• Data provided:

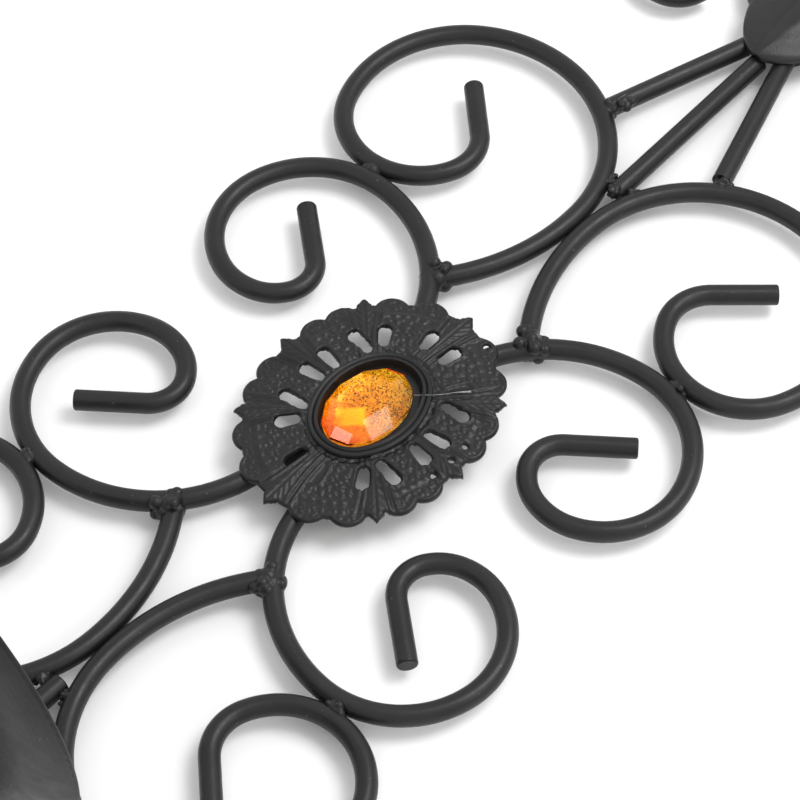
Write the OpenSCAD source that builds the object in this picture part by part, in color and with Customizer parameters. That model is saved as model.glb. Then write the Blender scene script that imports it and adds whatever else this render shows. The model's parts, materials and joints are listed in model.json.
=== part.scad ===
// Wall sconce candle holder: a flat panel of bent wire scrolls with a pressed leaf at the top,
// a pierced medallion with an oval stone in the middle, and a candle pan on a forward arm below.
// X points right, Y points into the wall and Z points up.
// The shapes are laid out from the middle of the scrollwork, in the plane of the wires. The whole
// model is then hung on its wall screw: the middle of the hanger tab's hole is the origin.

/* [Wire] */
// Diameter of the wire that every scroll and strut is bent from
wire_d = 5; // [4.8:0.1:5.2]

/* [Small scrolls] */
// Distance from the centre line to the back of each small scroll's wire
small_back = 4.5; // [4.4:0.1:4.6]
// Radius of the nearly straight back of a small scroll
small_back_r = 120; // [118:1:122]
// Length of the straight end inside a small scroll's hook
small_tail = 16.9; // [12:0.1:18]

/* [Large scrolls] */
// Height of the butt weld of a large scroll above the middle
large_foot_z = 45.05; // [44.9:0.05:45.2]
// Direction in which a large scroll leaves its weld, in degrees from +X
large_foot_turn = 127.5; // [127:0.5:128]
// Length of the straight end inside a large scroll's hook
large_tail = 16; // [12:0.1:17]

/* [Struts] */
// Half the spread of the strut feet on the large scrolls
strut_foot_x = 17.8; // [17:0.1:18.5]
// Height of the strut feet above the middle
strut_foot_z = 113; // [112:0.1:114]
// Height at which the centre strut ends between the side struts
strut_top_z = 149.2; // [148:0.1:152]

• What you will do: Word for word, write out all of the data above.

• Answer for the task:
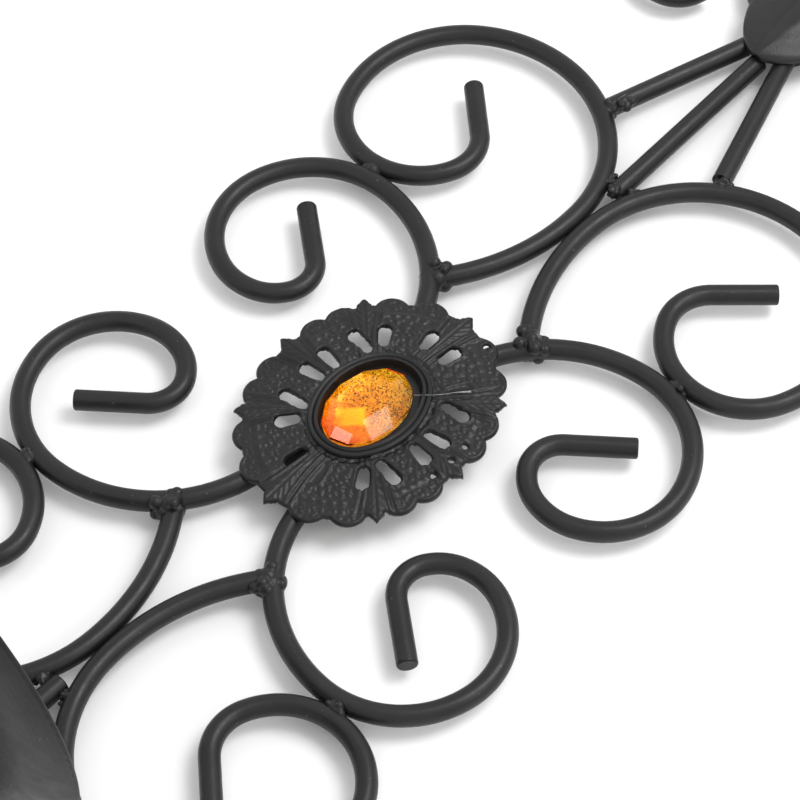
Write the OpenSCAD source that builds the object in this picture part by part, in color and with Customizer parameters. That model is saved as model.glb. Then write the Blender scene script that imports it and adds whatever else this render shows. The model's parts, materials and joints are listed in model.json.
=== part.scad ===
// Wall sconce candle holder: a flat panel of bent wire scrolls with a pressed leaf at the top,
// a pierced medallion with an oval stone in the middle, and a candle pan on a forward arm below.
// X points right, Y points into the wall and Z points up.
// The shapes are laid out from the middle of the scrollwork, in the plane of the wires. The whole
// model is then hung on its wall screw: the middle of the hanger tab's hole is the origin.

/* [Wire] */
// Diameter of the wire that every scroll and strut is bent from
wire_d = 5; // [4.8:0.1:5.2]

/* [Small scrolls] */
// Distance from the centre line to the back of each small scroll's wire
small_back = 4.5; // [4.4:0.1:4.6]
// Radius of the nearly straight back of a small scroll
small_back_r = 120; // [118:1:122]
// Length of the straight end inside a small scroll's hook
small_tail = 16.9; // [12:0.1:18]

/* [Large scrolls] */
// Height of the butt weld of a large scroll above the middle
large_foot_z = 45.05; // [44.9:0.05:45.2]
// Direction in which a large scroll leaves its weld, in degrees from +X
large_foot_turn = 127.5; // [127:0.5:128]
// Length of the straight end inside a large scroll's hook
large_tail = 16; // [12:0.1:17]

/* [Struts] */
// Half the spread of the strut feet on the large scrolls
strut_foot_x = 17.8; // [17:0.1:18.5]
// Height of the strut feet above the middle
strut_foot_z = 113; // [112:0.1:114]
// Height at which the centre strut ends between the side struts
strut_top_z = 149.2; // [148:0.1:152]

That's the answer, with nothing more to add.